*Direction*: Tally the lines below that contain the word "pose", and give only that number.
+++ Exercise materials
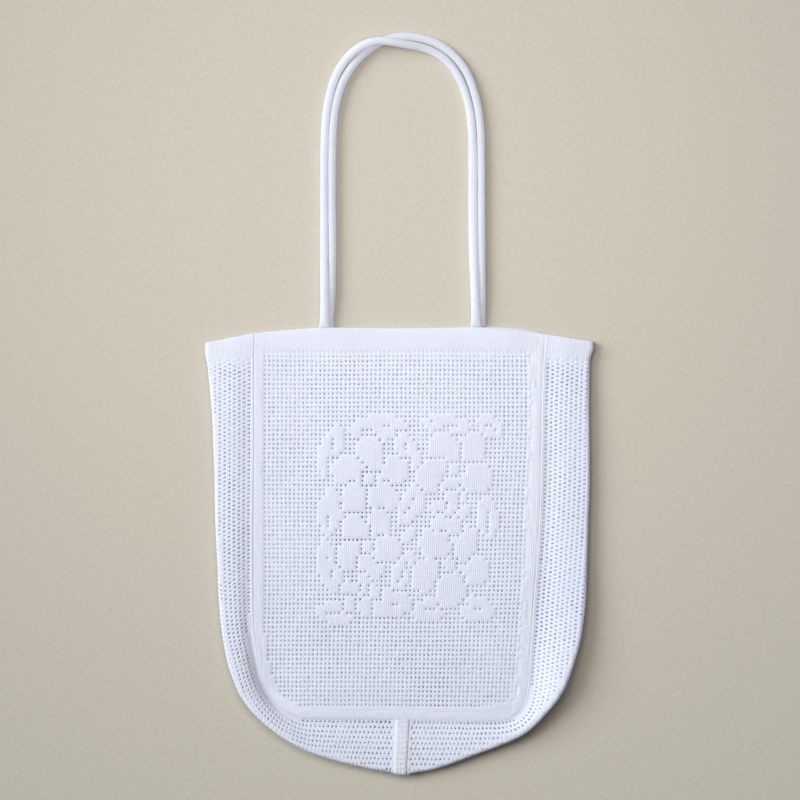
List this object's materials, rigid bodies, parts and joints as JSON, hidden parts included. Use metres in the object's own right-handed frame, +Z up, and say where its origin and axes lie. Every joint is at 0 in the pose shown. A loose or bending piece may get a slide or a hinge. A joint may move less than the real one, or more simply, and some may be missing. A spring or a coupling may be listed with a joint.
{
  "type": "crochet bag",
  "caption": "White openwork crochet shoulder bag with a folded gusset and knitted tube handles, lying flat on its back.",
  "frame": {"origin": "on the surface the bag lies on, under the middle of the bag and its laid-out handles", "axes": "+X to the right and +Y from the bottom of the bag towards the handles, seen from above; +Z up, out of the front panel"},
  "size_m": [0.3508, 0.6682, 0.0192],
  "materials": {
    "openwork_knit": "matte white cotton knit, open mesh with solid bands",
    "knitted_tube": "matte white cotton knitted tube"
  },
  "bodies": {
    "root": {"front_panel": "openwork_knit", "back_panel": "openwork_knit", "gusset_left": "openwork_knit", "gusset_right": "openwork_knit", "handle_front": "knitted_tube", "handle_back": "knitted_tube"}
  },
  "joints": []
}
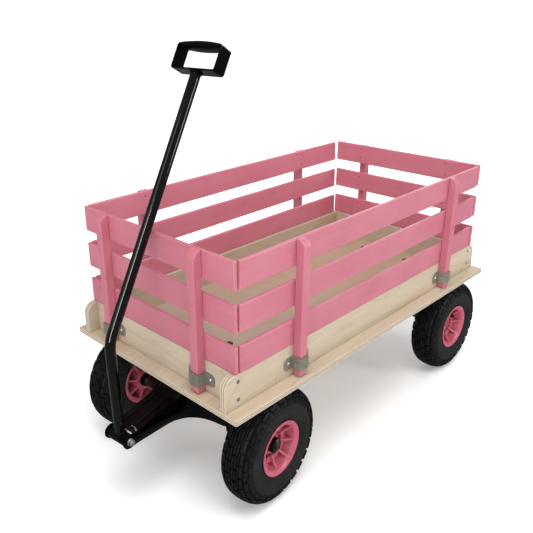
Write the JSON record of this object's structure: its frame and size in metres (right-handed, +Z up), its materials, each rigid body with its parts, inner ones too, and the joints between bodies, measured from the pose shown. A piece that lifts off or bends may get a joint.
++++++
*Expected output*: 2